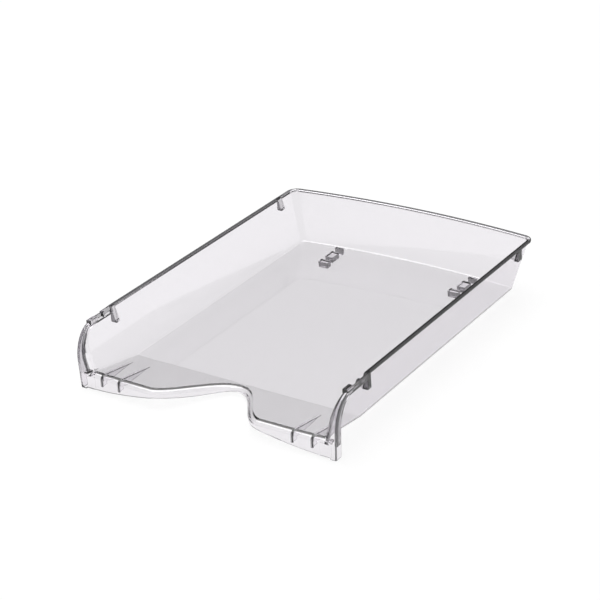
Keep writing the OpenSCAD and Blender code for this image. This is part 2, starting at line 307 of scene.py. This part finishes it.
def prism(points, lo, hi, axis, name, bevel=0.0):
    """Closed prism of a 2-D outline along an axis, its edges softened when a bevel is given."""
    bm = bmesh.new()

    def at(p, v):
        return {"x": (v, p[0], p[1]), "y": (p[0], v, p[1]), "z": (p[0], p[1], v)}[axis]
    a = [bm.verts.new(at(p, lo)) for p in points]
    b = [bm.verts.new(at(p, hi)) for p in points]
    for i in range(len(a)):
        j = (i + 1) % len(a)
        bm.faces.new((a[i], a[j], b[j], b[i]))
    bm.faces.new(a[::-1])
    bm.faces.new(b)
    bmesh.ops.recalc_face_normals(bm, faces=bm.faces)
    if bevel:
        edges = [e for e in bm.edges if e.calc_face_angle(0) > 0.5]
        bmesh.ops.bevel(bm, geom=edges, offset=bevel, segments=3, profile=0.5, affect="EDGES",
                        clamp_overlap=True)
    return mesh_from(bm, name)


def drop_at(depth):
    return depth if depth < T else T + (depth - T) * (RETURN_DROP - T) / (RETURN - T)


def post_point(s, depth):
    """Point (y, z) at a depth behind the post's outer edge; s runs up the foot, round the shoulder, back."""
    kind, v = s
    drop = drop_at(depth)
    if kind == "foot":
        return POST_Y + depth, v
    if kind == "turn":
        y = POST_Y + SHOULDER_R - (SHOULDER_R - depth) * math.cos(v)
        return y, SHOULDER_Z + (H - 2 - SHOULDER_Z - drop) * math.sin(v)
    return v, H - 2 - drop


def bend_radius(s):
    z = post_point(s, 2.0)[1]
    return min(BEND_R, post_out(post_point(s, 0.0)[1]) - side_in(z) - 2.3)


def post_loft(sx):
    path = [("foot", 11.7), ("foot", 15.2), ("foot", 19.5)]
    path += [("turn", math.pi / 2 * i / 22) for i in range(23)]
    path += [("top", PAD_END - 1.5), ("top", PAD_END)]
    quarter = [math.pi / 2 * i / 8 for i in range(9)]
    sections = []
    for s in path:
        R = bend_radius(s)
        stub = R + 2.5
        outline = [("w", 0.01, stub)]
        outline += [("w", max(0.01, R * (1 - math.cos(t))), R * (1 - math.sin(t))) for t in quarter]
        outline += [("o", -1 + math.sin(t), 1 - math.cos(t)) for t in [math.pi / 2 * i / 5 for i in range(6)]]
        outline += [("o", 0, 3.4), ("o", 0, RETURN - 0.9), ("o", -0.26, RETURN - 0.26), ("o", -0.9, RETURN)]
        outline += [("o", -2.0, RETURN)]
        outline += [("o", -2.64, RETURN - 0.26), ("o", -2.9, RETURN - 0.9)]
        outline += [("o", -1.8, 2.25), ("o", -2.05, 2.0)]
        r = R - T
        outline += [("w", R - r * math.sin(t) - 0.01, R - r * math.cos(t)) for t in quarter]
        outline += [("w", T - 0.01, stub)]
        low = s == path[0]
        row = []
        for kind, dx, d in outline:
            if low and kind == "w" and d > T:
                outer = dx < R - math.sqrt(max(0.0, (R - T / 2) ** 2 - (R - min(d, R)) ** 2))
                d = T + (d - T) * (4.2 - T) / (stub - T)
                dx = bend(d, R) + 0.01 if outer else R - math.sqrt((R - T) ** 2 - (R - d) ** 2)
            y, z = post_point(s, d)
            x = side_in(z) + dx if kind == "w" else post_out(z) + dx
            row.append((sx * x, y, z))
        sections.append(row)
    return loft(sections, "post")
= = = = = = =
**REQUEST:**
Starting at the first line of the material above, reproduce each line exactly up to and including the line with "bm = bmesh.new()".

**THE RESULT:**
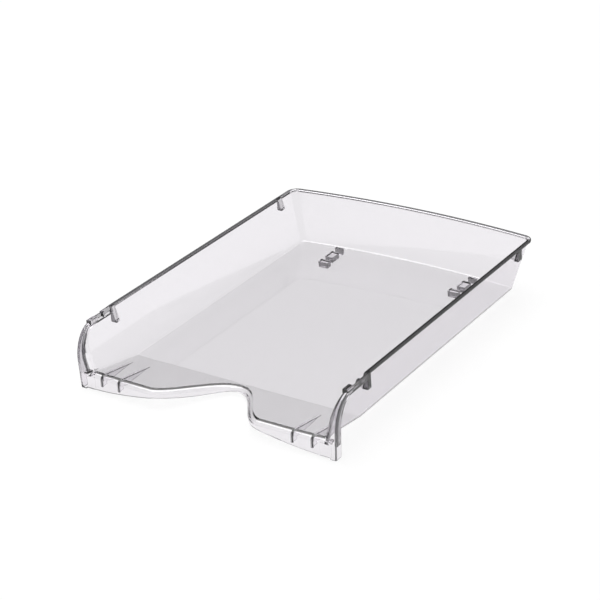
Keep writing the OpenSCAD and Blender code for this image. This is part 2, starting at line 307 of scene.py. This part finishes it.
def prism(points, lo, hi, axis, name, bevel=0.0):
    """Closed prism of a 2-D outline along an axis, its edges softened when a bevel is given."""
    bm = bmesh.new()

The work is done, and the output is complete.